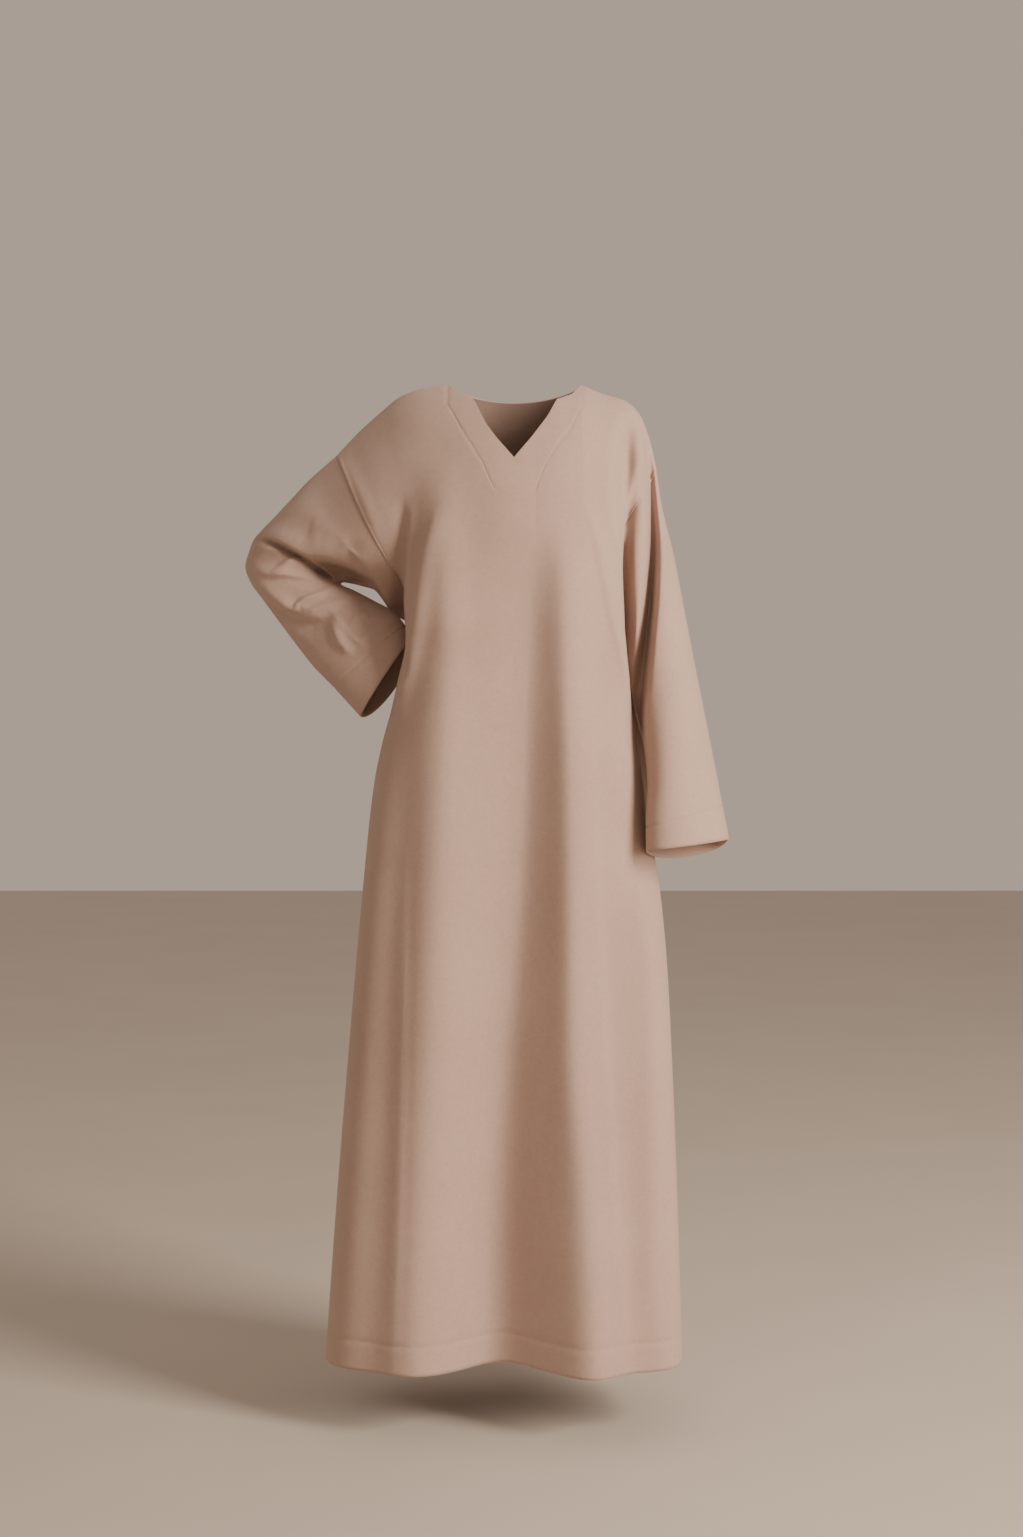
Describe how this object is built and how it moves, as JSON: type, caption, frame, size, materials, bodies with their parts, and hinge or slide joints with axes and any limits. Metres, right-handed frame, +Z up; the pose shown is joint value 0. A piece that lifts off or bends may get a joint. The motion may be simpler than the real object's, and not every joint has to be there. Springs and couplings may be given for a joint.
{
  "type": "abaya cloak",
  "caption": "Long closed abaya cloak with a slit V neck, dropped shoulders and wide sleeves, hollow as worn with the right hand on the hip.",
  "frame": {"origin": "midway between the two ends of the shoulder seams at the neck, where the shoulders carry the garment", "axes": "+Z up, -Y the way the wearer faces, +X towards the wearer's left"},
  "size_m": [0.7046, 0.3789, 1.4043],
  "materials": {
    "front_cloth": "matte brushed crepe with a faint twill",
    "back_cloth": "matte brushed crepe with a faint twill",
    "sleeve_right_cloth": "matte brushed crepe with a faint twill",
    "sleeve_left_cloth": "matte brushed crepe with a faint twill",
    "neck_facing_cloth": "matte brushed crepe with a faint twill"
  },
  "bodies": {
    "root": {"front": "front_cloth", "back": "back_cloth", "sleeve_right": "sleeve_right_cloth", "sleeve_left": "sleeve_left_cloth", "neck_facing": "neck_facing_cloth"}
  },
  "joints": []
}
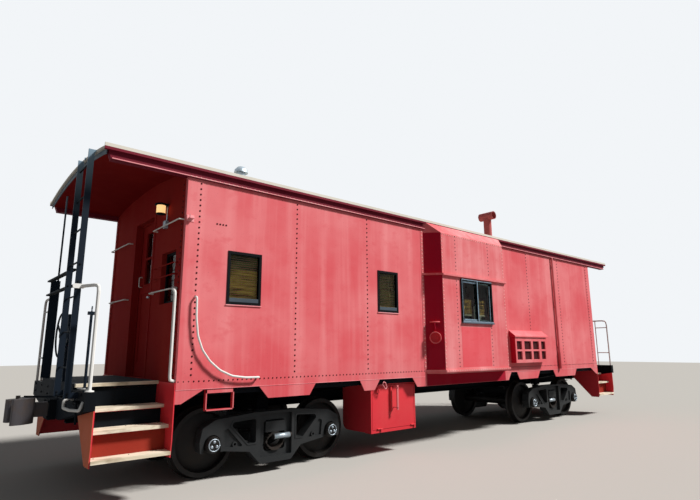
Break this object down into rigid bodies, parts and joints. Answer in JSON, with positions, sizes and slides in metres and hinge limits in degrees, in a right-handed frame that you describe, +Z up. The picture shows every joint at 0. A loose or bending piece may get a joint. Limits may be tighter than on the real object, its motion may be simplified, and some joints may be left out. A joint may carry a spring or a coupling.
{
  "type": "bay window caboose",
  "caption": "Steel bay-window caboose with open end platforms, roof ladders, a hung battery box and two cast-frame trucks that swivel and roll on rails.",
  "frame": {"origin": "middle of the car between the rails, at the wheel flange tips", "axes": "+X along the car towards the far end, +Y to the far side, +Z up"},
  "size_m": [13.3154, 3.384, 4.5629],
  "materials": {
    "body_paint": "faded satin",
    "roof_paint": "matte",
    "grey_paint": "matte",
    "ceiling_paint": "matte",
    "black_paint": "matte",
    "floor_board": "worn",
    "tread_board": "weathered",
    "white_paint": "satin",
    "window_aluminium": "satin",
    "lamp_glass": "frosted",
    "clear_glass": "clear",
    "cast_steel": "rough",
    "spring_steel": "dull",
    "wheel_steel": "dull"
  },
  "bodies": {
    "carbody": {"air_brake_gear": "black_paint", "battery_box": "body_paint", "bay_cups": "body_paint", "bay_left": "body_paint", "bay_right": "body_paint", "bay_window_frames": "window_aluminium", "brake_wheels": "black_paint", "centre_sill": "black_paint", "couplers": "cast_steel", "cross_members": "black_paint", "eave_bands": "body_paint", "end_crossbars": "black_paint", "end_sills": "black_paint", "end_uprights": "black_paint", "end_wall_far": "body_paint", "end_wall_near": "body_paint", "floor": "floor_board", "grille_boxes": "body_paint", "handrails": "white_paint", "platforms": "black_paint", "porch_ceilings": "ceiling_paint", "porch_lamps": "lamp_glass", "roof": "roof_paint", "roof_edges": "roof_paint", "roof_end_arches": "grey_paint", "roof_vent": "roof_paint", "side_pipes": "body_paint", "side_sills": "black_paint", "side_wall_left": "body_paint", "side_wall_right": "body_paint", "smoke_stack": "body_paint", "step_treads": "tread_board", "step_wells": "body_paint", "window_frames": "black_paint", "window_glass": "clear_glass", "window_guards": "body_paint"},
    "near_door": {"near_door": "body_paint", "near_door_glass": "clear_glass"},
    "far_door": {"far_door": "body_paint", "far_door_glass": "clear_glass"},
    "battery_door": {"battery_box_door": "body_paint"},
    "near_truck": {"near_truck_bolster": "cast_steel", "near_truck_side_frames": "cast_steel", "near_truck_springs": "spring_steel"},
    "near_inner_wheelset": {"near_inner_wheels": "wheel_steel", "near_inner_axle": "wheel_steel"},
    "near_outer_wheelset": {"near_outer_wheels": "wheel_steel", "near_outer_axle": "wheel_steel"},
    "far_truck": {"far_truck_bolster": "cast_steel", "far_truck_side_frames": "cast_steel", "far_truck_springs": "spring_steel"},
    "far_inner_wheelset": {"far_inner_wheels": "wheel_steel", "far_inner_axle": "wheel_steel"},
    "far_outer_wheelset": {"far_outer_wheels": "wheel_steel", "far_outer_axle": "wheel_steel"}
  },
  "joints": [
    {"name": "near_truck_swivel", "type": "hinge", "parent": "carbody", "child": "near_truck", "pos_m": [-3.7, 0, 0.7], "axis": [0, 0, 1], "range_deg": [-7, 7]},
    {"name": "near_inner_axle_spin", "type": "hinge", "parent": "near_truck", "child": "near_inner_wheelset", "pos_m": [-2.785, 0, 0.444], "axis": [0, 1, 0], "continuous": true},
    {"name": "near_outer_axle_spin", "type": "hinge", "parent": "near_truck", "child": "near_outer_wheelset", "pos_m": [-4.615, 0, 0.444], "axis": [0, 1, 0], "continuous": true},
    {"name": "near_door_hinge", "type": "hinge", "parent": "carbody", "child": "near_door", "pos_m": [-5.102, -0.354, 1.2], "axis": [0, 0, -1], "range_deg": [0, 100]},
    {"name": "far_truck_swivel", "type": "hinge", "parent": "carbody", "child": "far_truck", "pos_m": [3.7, 0, 0.7], "axis": [0, 0, 1], "range_deg": [-7, 7]},
    {"name": "far_inner_axle_spin", "type": "hinge", "parent": "far_truck", "child": "far_inner_wheelset", "pos_m": [2.785, 0, 0.444], "axis": [0, 1, 0], "continuous": true},
    {"name": "far_outer_axle_spin", "type": "hinge", "parent": "far_truck", "child": "far_outer_wheelset", "pos_m": [4.615, 0, 0.444], "axis": [0, 1, 0], "continuous": true},
    {"name": "far_door_hinge", "type": "hinge", "parent": "carbody", "child": "far_door", "pos_m": [5.102, 0.354, 1.2], "axis": [0, 0, -1], "range_deg": [0, 100]},
    {"name": "battery_door_hinge", "type": "hinge", "parent": "carbody", "child": "battery_door", "pos_m": [-1.69, -1.314, 0.398], "axis": [1, 0, 0], "range_deg": [0, 90]}
  ]
}
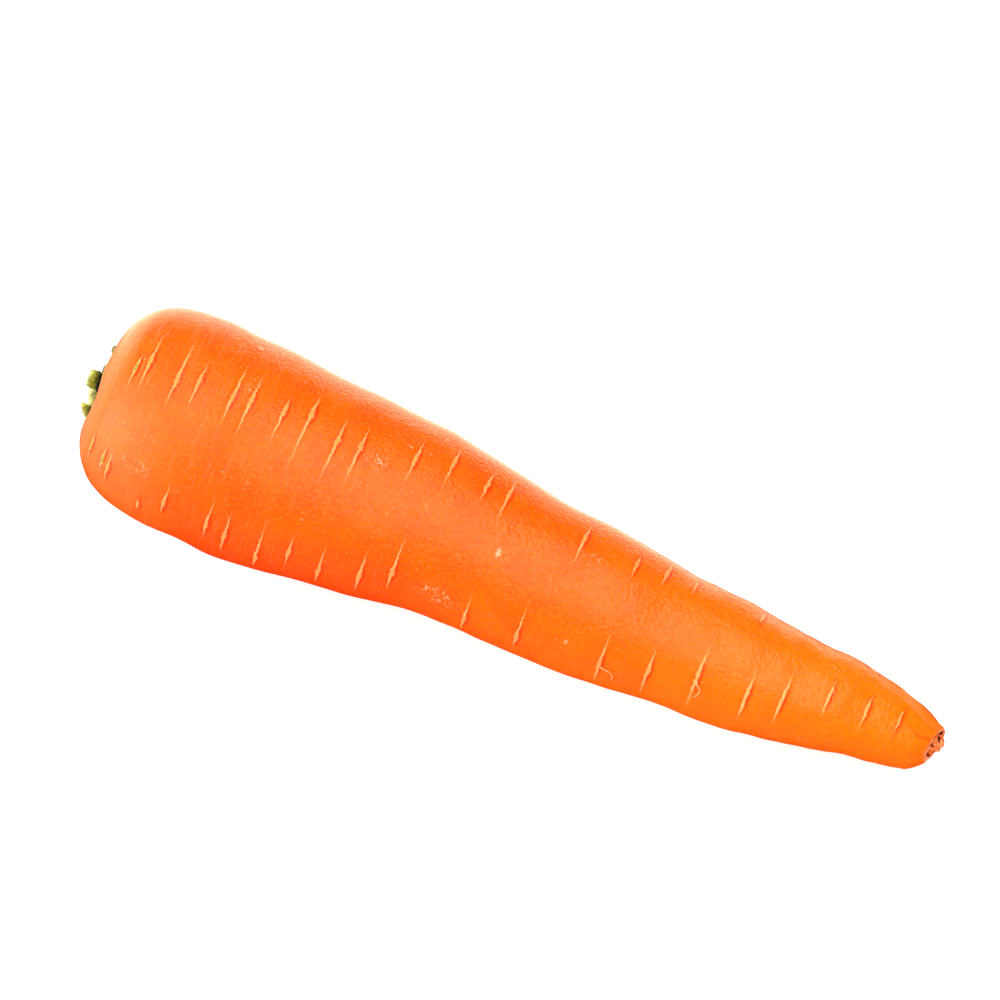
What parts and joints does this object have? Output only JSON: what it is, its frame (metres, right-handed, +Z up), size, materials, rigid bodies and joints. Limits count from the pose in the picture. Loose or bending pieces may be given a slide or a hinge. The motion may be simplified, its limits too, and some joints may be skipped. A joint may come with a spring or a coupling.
{
  "type": "carrot",
  "caption": "Fresh orange carrot lying on its side: a tapering root with scars across it, a broken tip, and green leaf stalks cut short in the crown.",
  "frame": {"origin": "on the surface that the carrot lies on, under the middle of its bounding box", "axes": "+X along the carrot from the crown to the tip, +Z up, +Y to the back"},
  "size_m": [0.1764, 0.0424, 0.043],
  "materials": {
    "taproot": "moist, satin orange skin with pale scars lying across it",
    "leaf_stalks": "matt, fibrous cut stalks, pale green to olive"
  },
  "bodies": {
    "root": {"taproot": "taproot", "leaf_stalks": "leaf_stalks"}
  },
  "joints": []
}
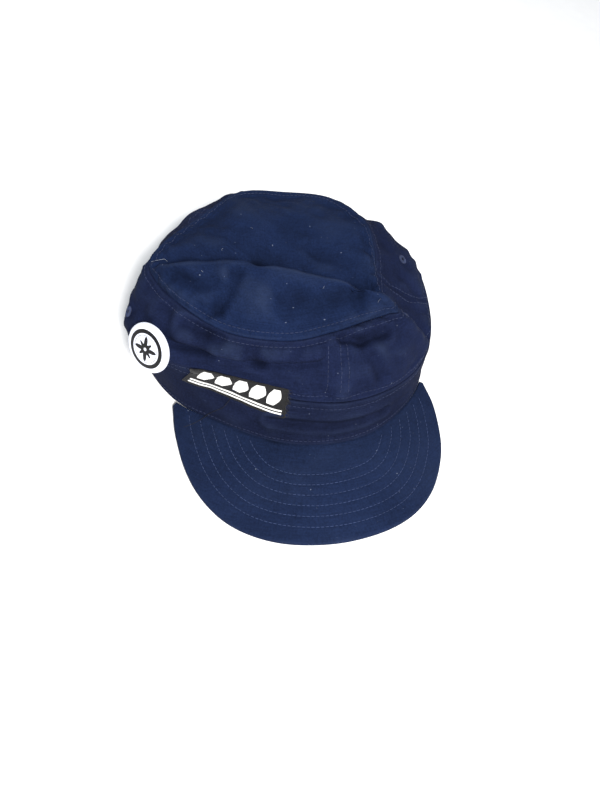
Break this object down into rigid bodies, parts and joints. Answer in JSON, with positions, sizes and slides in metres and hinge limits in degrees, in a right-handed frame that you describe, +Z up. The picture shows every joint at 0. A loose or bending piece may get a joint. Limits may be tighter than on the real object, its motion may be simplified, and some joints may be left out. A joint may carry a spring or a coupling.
{
  "type": "peaked cloth cap",
  "caption": "Soft cloth cadet cap lying on a table: round band, curved stitched visor, slumped crown folded across its top, woven patch and pin-back button.",
  "frame": {"origin": "middle of the head opening, on the table the cap lies on", "axes": "+Z up; the visor points to -Y; +X is the side away from the button (the wearer's left)"},
  "size_m": [0.2137, 0.2511, 0.0865],
  "materials": {
    "twill": "worn navy cotton twill",
    "board": "sealed inside",
    "lining": "dark cotton tape",
    "thread": "embroidered thread",
    "patch": "woven, frayed edge",
    "patch_figure": "woven white thread",
    "steel": "tinned",
    "badge_paper": "printed",
    "badge_film": "clear gloss film",
    "brass": "dull",
    "tag": "satin, blank"
  },
  "bodies": {
    "cap": {"visor_board": "board", "visor_top_cover": "twill", "visor_under_cover": "twill", "band_front": "twill", "band_rear_right": "twill", "band_rear_left": "twill", "crown_front_right": "twill", "crown_front_left": "twill", "crown_rear_right": "twill", "crown_rear_left": "twill", "crown_top": "twill", "sweatband": "lining", "top_seam_tape": "lining", "front_seam_tape": "lining", "rear_seam_tape": "lining", "side_seam_tape_right": "lining", "side_seam_tape_left": "lining", "vent_eyelets": "thread", "label_patch": "patch", "label_print": "patch_figure", "badge_shell": "steel", "badge_disc": "badge_paper", "badge_film": "badge_film", "badge_back_ring": "steel", "closure_strap": "twill", "buckle_tab": "twill", "buckle_frame": "brass", "size_tag": "tag"},
    "pin": {"badge_pin": "steel"},
    "lever": {"buckle_lever": "brass"}
  },
  "joints": [
    {"name": "badge_pin_hinge", "type": "hinge", "parent": "cap", "child": "pin", "pos_m": [-0.10928, -0.01874, 0.04946], "axis": [0.1883, 0.4796, 0.857], "range_deg": [0, 35]},
    {"name": "buckle_lever_hinge", "type": "hinge", "parent": "cap", "child": "lever", "pos_m": [0.04642, 0.09105, 0.01478], "axis": [-0.0576, -0.1604, -0.9854], "range_deg": [0, 100]}
  ]
}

****************************************

What this task involves | Which lines of the material contain the string "that"? List each of them.

Reply to the exercise |
Describe how this object is built and how it moves, as JSON: type, caption, frame, size, materials, bodies with their parts, and hinge or slide joints with axes and any limits. Metres, right-handed frame, +Z up; the pose shown is joint value 0. A piece that lifts off or bends may get a joint. The motion may be simpler than the real object's, and not every joint has to be there. Springs and couplings may be given for a joint.
Break this object down into rigid bodies, parts and joints. Answer in JSON, with positions, sizes and slides in metres and hinge limits in degrees, in a right-handed frame that you describe, +Z up. The picture shows every joint at 0. A loose or bending piece may get a joint. Limits may be tighter than on the real object, its motion may be simplified, and some joints may be left out. A joint may carry a spring or a coupling.
  "caption": "Steel bay-window caboose with open end platforms, roof ladders, a hung battery box and two cast-frame trucks that swivel and roll on rails.",
  "frame": {"origin": "on the surface that the carrot lies on, under the middle of its bounding box", "axes": "+X along the carrot from the crown to the tip, +Z up, +Y to the back"},
Break this object down into rigid bodies, parts and joints. Answer in JSON, with positions, sizes and slides in metres and hinge limits in degrees, in a right-handed frame that you describe, +Z up. The picture shows every joint at 0. A loose or bending piece may get a joint. Limits may be tighter than on the real object, its motion may be simplified, and some joints may be left out. A joint may carry a spring or a coupling.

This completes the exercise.